Jej! Jak dobrze być dzieckiem! Stojąc na korytarzu wszędzie można było ich usłyszeć, jak rozmawiają, bawią się i co najważniejsze nieprzerwanie się śmieją. Dzieciaków było naprawdę dużo.


My za to byliśmy przebrani za klaunów, każdy z nas miał założony kolorowy strój i pomalowaną twarz, a w głowie mieliśmy przewodnią myśl, że dzisiaj trzeba być wesołym jak nigdy dotąd. Jednak kiedy wreszcie weszliśmy na salę pełną dzieci, a one dookoła głośno rozmawiały i wierciły się, poczułam, że się boję. Obawiałam się, że dzieci nie będą chciały nas słuchać, będą krzyczeć, bo przecież w ich świecie nie ma udawania i wyczuwają najdrobniejsze kłamstwo. Jak coś im się nie podoba, zwyczajnie zajmują się bardziej interesującymi sprawami czyli: bieganiem, śpiewaniem, czy gadaniem z kolegą, który siedzi obok. Jednak okazało się, że bardzo mało wiem o dzieciach i nie doceniłam ich dostatecznie, bo interpretacja naszych bajek wywołała w nich poruszenie. Zaciekawiliśmy ich! Opowiadaliśmy bajki, a one z wielką uwagą nas słuchały. Mało tego, niektóre dołączały się i razem kończyliśmy znane im wierszyki. A kiedy dzieci wybuchały śmiechem, rozbawione jedną z bajek, był to dla nas taki zastrzyk energii, że wciąż chcieliśmy więcej i więcej.


Naszą wyprawę zakończyliśmy wierszykiem: „Na wyspach Bergamutach”, obalając przy tym mit, że tytułowych wysp nie ma. Są, a drogę do nich znają właśnie przedszkolaki. Wystarczy tylko chwila rozmowy z nimi, a już się nasuwa pytanie: kiedy ja się tak zmieniłam? Kiedy tak szybko dorosłam? Przecież kiedyś też taka byłam. Dzieci nie zastanawiają się kim jestem na co dzień, bo w tej chwili jestem dla nich tylko wesołym klaunem, który bawi się razem z nimi. Tylko to ma dla nich znaczenie. 

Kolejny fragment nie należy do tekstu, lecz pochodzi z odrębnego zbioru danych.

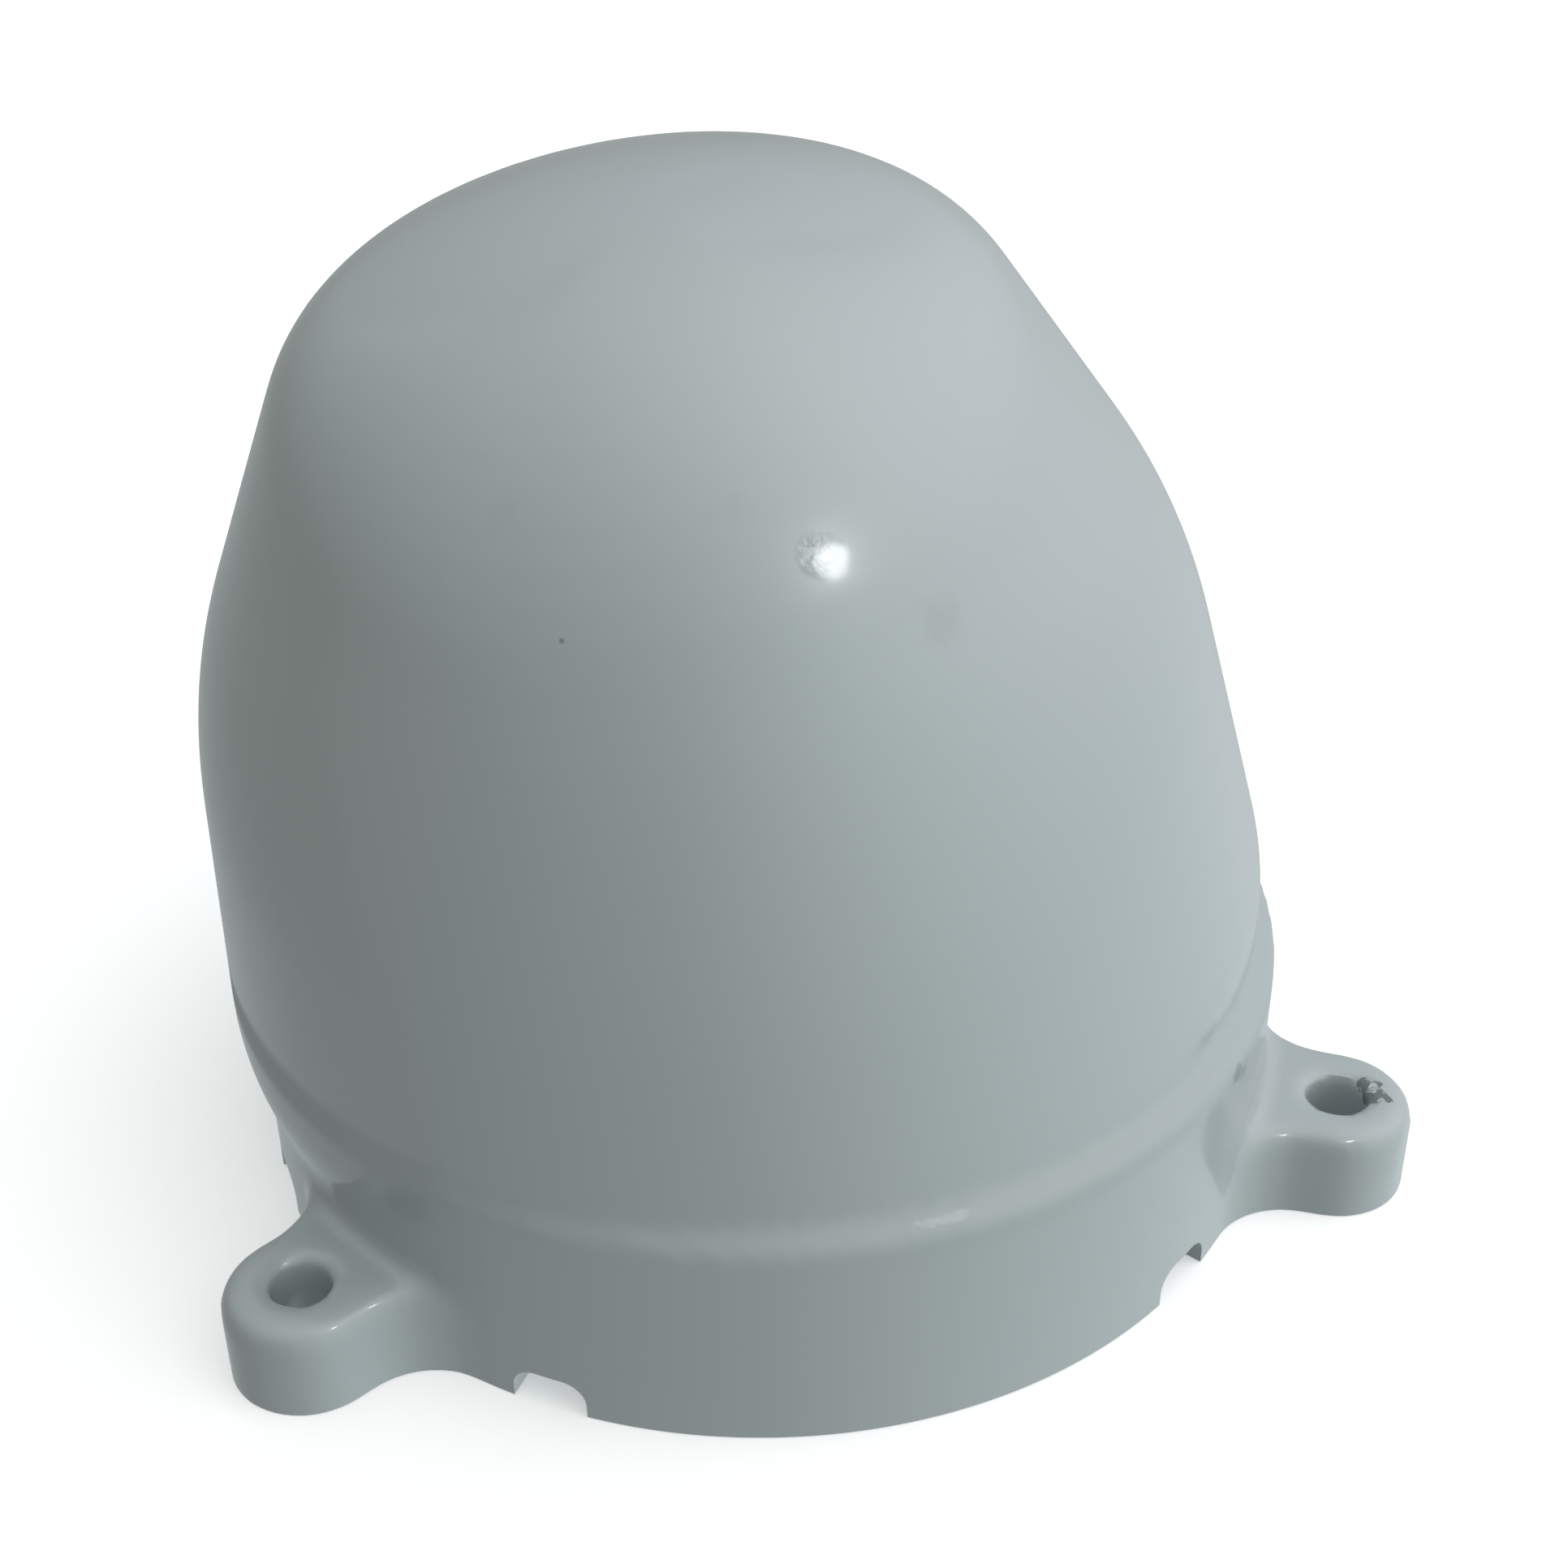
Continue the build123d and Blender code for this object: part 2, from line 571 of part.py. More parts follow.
# Yoke: a foot on the turntable and two cheeks that hold the tilt pins
with BuildPart() as antenna_yoke:
    with BuildSketch(turntable_top):
        Rectangle(2 * YOKE_HALF_WIDTH, YOKE_DEPTH)
        Circle(NUT_ACROSS / 2 + 3, mode=Mode.SUBTRACT)
        with Locations(*yoke_screw_points):
            Circle(SMALL_SCREW_D / 2 + SCREW_GAP, mode=Mode.SUBTRACT)
    extrude(amount=YOKE_THICK)
    for cheek_start in (-YOKE_HALF_WIDTH, CHEEK_INNER):
        with BuildSketch(Plane.YZ.offset(cheek_start)):
            with Locations(((CHEEK_BACK - CHEEK_FRONT) / 2, (TURNTABLE_TOP + TILT_AXIS_Z) / 2)):
                Rectangle(CHEEK_FRONT + CHEEK_BACK, TILT_AXIS_ABOVE_TURNTABLE)
            with Locations((0, TILT_AXIS_Z)):
                Circle(LUG_R)
                Circle(PIN_R + RUNNING_GAP, mode=Mode.SUBTRACT)
        extrude(amount=YOKE_THICK)
save(antenna_yoke.part, "antenna_yoke")

yoke_top = Plane.XY.offset(TURNTABLE_TOP + YOKE_THICK)
screw_set(yoke_top, yoke_screw_points, SMALL_SCREW_D, YOKE_THICK + TURNTABLE_THICK - 0.5, "yoke_screws")

# Tilting antenna: a tray on two lugs, its board and patches, its pins and its toothed sector
tray_screw_points = [
    (x, TILT_AXIS_Z + z)
    for x in (-TRAY_SCREW_SPREAD_X, TRAY_SCREW_SPREAD_X)
    for z in (-TRAY_SCREW_SPREAD_Z, TRAY_SCREW_SPREAD_Z)
]
sector_screw_points = [polar(SECTOR_SCREW_CIRCLE_R, angle) for angle in (90, 200)]
with BuildPart() as antenna_tray:
    with BuildSketch(Plane.XZ.offset(TRAY_BACK)):
        with Locations((0, TILT_AXIS_Z)):
            RectangleRounded(TRAY_WIDTH, TRAY_HEIGHT, 4)
    extrude(amount=TRAY_DEPTH)
    with BuildSketch(Plane.XZ.offset(TRAY_BACK + TRAY_WALL)):
        with Locations((0, TILT_AXIS_Z)):
            RectangleRounded(TRAY_WIDTH - 2 * TRAY_WALL, TRAY_HEIGHT - 2 * TRAY_WALL, 2.5)
    extrude(amount=TRAY_DEPTH, mode=Mode.SUBTRACT)
    with BuildSketch(Plane.XZ.offset(TRAY_BACK)):
        with Locations(*tray_screw_points):
            Circle(TRAY_SCREW_D / 2 + FIXED_GAP)
    extrude(amount=TRAY_WALL, mode=Mode.SUBTRACT)
    for lug_start in (-LUG_OUTER, LUG_INNER):
        with BuildSketch(Plane.YZ.offset(lug_start)):
            with Locations((-TRAY_BACK / 2 - 0.5, TILT_AXIS_Z)):
                Rectangle(TRAY_BACK + 1, 2 * LUG_R)
            with Locations((0, TILT_AXIS_Z)):
                Circle(LUG_R)
                Circle(PIN_R + FIXED_GAP, mode=Mode.SUBTRACT)
        extrude(amount=LUG_THICK)
    with BuildSketch(side_plane(LUG_INNER, 0, TILT_AXIS_Z)):
        with Locations(*sector_screw_points):
            Circle(SECTOR_SCREW_D / 2 + FIXED_GAP)
    extrude(amount=LUG_THICK, mode=Mode.SUBTRACT)
save(antenna_tray.part, "antenna_tray")

with BuildPart() as array_board:
    with BuildSketch(Plane.XZ.offset(TRAY_BACK + TRAY_WALL)):
        with Locations((0, TILT_AXIS_Z)):
            RectangleRounded(TRAY_WIDTH - 2 * TRAY_WALL - 0.6, TRAY_HEIGHT - 2 * TRAY_WALL - 0.6, 2.2)
        with Locations(*tray_screw_points):
            Circle(TRAY_SCREW_D / 2 + SCREW_GAP, mode=Mode.SUBTRACT)
    extrude(amount=BOARD_THICK)
save(array_board.part, "array_board")

board_face = Plane.XZ.offset(TRAY_BACK + TRAY_WALL + BOARD_THICK)
with BuildPart() as array_patches:
    with BuildSketch(board_face):
        with Locations((0, TILT_AXIS_Z)):
            with GridLocations(PATCH_PITCH, PATCH_PITCH, PATCH_COLUMNS, PATCH_ROWS):
                Rectangle(PATCH_SIZE, PATCH_SIZE)
    extrude(amount=PATCH_THICK)
save(array_patches.part, "array_patches")
screw_set(board_face, tray_screw_points, TRAY_SCREW_D, BOARD_THICK + 0.5 * TRAY_WALL, "tray_screws")

coupler_at = (COUPLER_AT[0], TILT_AXIS_Z + COUPLER_AT[1])
with BuildPart() as feed_coupler:
    with BuildSketch(Plane.XZ.offset(TRAY_BACK)):
        with Locations(coupler_at):
            Rectangle(COUPLER_WIDTH, COUPLER_HEIGHT)
    extrude(amount=-COUPLER_DEPTH)
    with BuildSketch(Plane.XZ.offset(TRAY_BACK - COUPLER_DEPTH)):
        with Locations(coupler_at):
            Circle(COUPLER_PORT_R)
    extrude(amount=-COUPLER_PORT_LENGTH)
save(feed_coupler.part, "feed_coupler")

with BuildPart() as tilt_pins:
    for side in (-1, 1):
        with BuildSketch(Plane.YZ.offset(side * (LUG_INNER + 0.5))):
            with Locations((0, TILT_AXIS_Z)):
                Circle(PIN_R)
        extrude(amount=side * (YOKE_HALF_WIDTH + FACE_GAP - LUG_INNER - 0.5))
        with BuildSketch(Plane.YZ.offset(side * (YOKE_HALF_WIDTH + FACE_GAP))):
            with Locations((0, TILT_AXIS_Z)):
                Circle(PIN_HEAD_R)
        extrude(amount=side * PIN_HEAD_THICK)
save(tilt_pins.part, "tilt_pins")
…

Oprócz tego fascynująca jest ich ciekawość świata. Nieprzerwanie pytają, co chowasz w kieszeni, czy naprawdę masz zielone włosy. Jednak największym powodem do dumy dla przedszkolaka okazuje się fakt, że już znają wszystko to, co im przeczytaliśmy i mogą razem z nami mówić wierszyki. 


Dzieci są niezwykle szczere, bo od razu pokazują gdy coś im się nie podoba, dlatego właśnie ich uśmiechy i radość były dla nas najcudowniejszą nagrodą na świecie, jaką tylko można sobie wyobrazić. Na własnej skórze doświadczyliśmy wszyscy, jak ważne i niezwykłe jest spotkanie z drugim człowiekiem i jak dużo dostaje się energii za robienie czegoś bezinteresownie. Takie chwile są szczególne, pokazują jak dzięki teatralnym działaniom można zarażać szczęściem innych ludzi, ale też siebie samych.


Piątkowy ranek w przedszkolu nr 3 w Wadowicach zakończył się prawdziwym przedszkolnym śniadaniem, którym zostaliśmy poczęstowani w prawdziwej przedszkolnej stołówce. Usiedliśmy na stołeczkach trzy razy mniejszych od nas samych i z wielkim apetytem jedliśmy malutkie kanapeczki.

Przedszkole „Muchomorek” okazało się dla mnie stuprocentowym „Prawdziwkiem”, bo chociaż świat przedszkolaków jest przepełniony magią, wszystko tam było prawdziwe. Oby więcej takich doświadczeń!